“Anyone Aboard?”


If you’re like me, you curse America’s lack of — or at least not so convenient — cross-country passenger train access whenever you head to New York City, or some such locale. Even before TSA gropes became the law of the land, my disdain for large commercial airports could hardly be quantified. Although, I must say Indy’s new airport is about as delightful as an airport can be; in fact, it made LaGuardia feel like I’d landed in a toilet. (And Indiana business travelers are also blessed to have wonderful facilities like the Indianapolis Executive Airport, operated by Montgomery Aviation.)

But the fact is rail development requires serious infrastructure dollars, and as Governing reports, don’t expect that money to be invested in rail anytime soon, as American passenger train commuting may be stuck in the station for some time:

The Obama administration is more sympathetic to rail transit than its predecessors. It proposed a historic expansion of the rail passenger system, including building a national high-speed network of bullet trains with an initial $8 billion down payment in stimulus money (with more promised) to a few states for some modest projects to get things going.

The problem is that the newly elected Republican governors of states where much of the money was supposed to go — like Ohio and Wisconsin, and maybe Florida — don’t want it, at least not for high-speed rail. They’ll gladly take it for auto infrastructure like roads, bridges and highways. But U.S. Transportation Secretary Ray LaHood, a former Republican congressman from Peoria, Ill., won’t agree to that: It’s accept rail or hit the trail, and the money will go to states that want it.

Recently the greater New York area was stunned by New Jersey Gov. Chris Christie’s decision to pull his state out of a long-planned project — described as the largest public transit program in the country — to build a second rail tunnel beneath the Hudson River to ease the commute by 45 minutes for Jersey residents who work in New York City. With substantial overruns, it was estimated to cost as much as $13 billion. Christie’s state was on the hook for $2.7 billion, plus the added costs for its share of the project, which already is under construction. Much is at stake, including 6,000 construction jobs.

Making significant improvements in rail service in this country seems like a no-brainer. Ridership is increasing. The highways and airways are overburdened. It’s far more energy efficient and cleaner, and compared to cars, it’s safer. If done right, it can be one of the most effective economic development tools available. But it’s also very expensive and requires a sustained commitment over many decades. And right now, governments are deep in debt.

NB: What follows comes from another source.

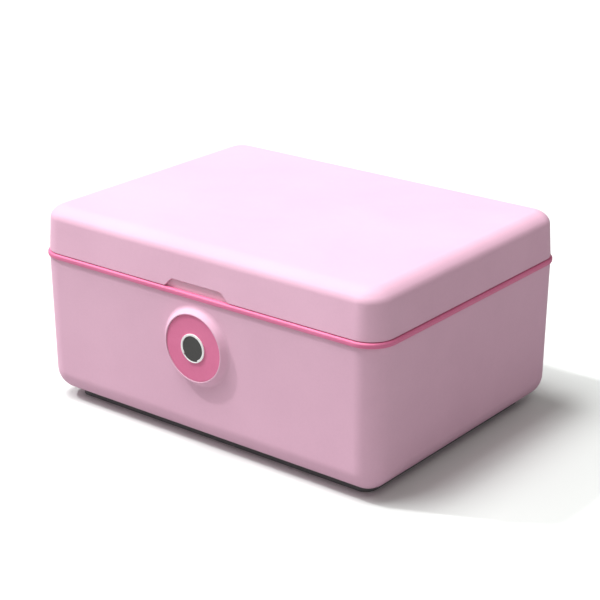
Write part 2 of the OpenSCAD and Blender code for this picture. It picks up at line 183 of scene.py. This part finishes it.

Critics of Obama’s high-speed rail plan make several points. The project will cost far too much in initial outlays and subsidies to justify the benefits, siphoning off the funding of worthier programs, including commuter mass transit. The United States has become a suburbanized society, sprawling over a large land mass, with only a few places having sufficient population density to warrant intercity rail service. To be successful in any area except the Northeast Corridor, high-speed trains would have to make too many stops, and therefore would be too slow to compete.

Given the political changes in the new Congress and in many states, it’s hard to imagine that we’ll see many bullet trains whizzing through our future. But that doesn’t necessarily mean that all is lost for rail advocates. The incoming chairman of the U.S. House Transportation and Infrastructure Committee, Florida Republican John Mica, is outspoken in his opposition to the administration’s plan, which he claims is likely to lead to many “slow-speed trains to nowhere.” But he does support what he calls “a better directed high-speed rail program.”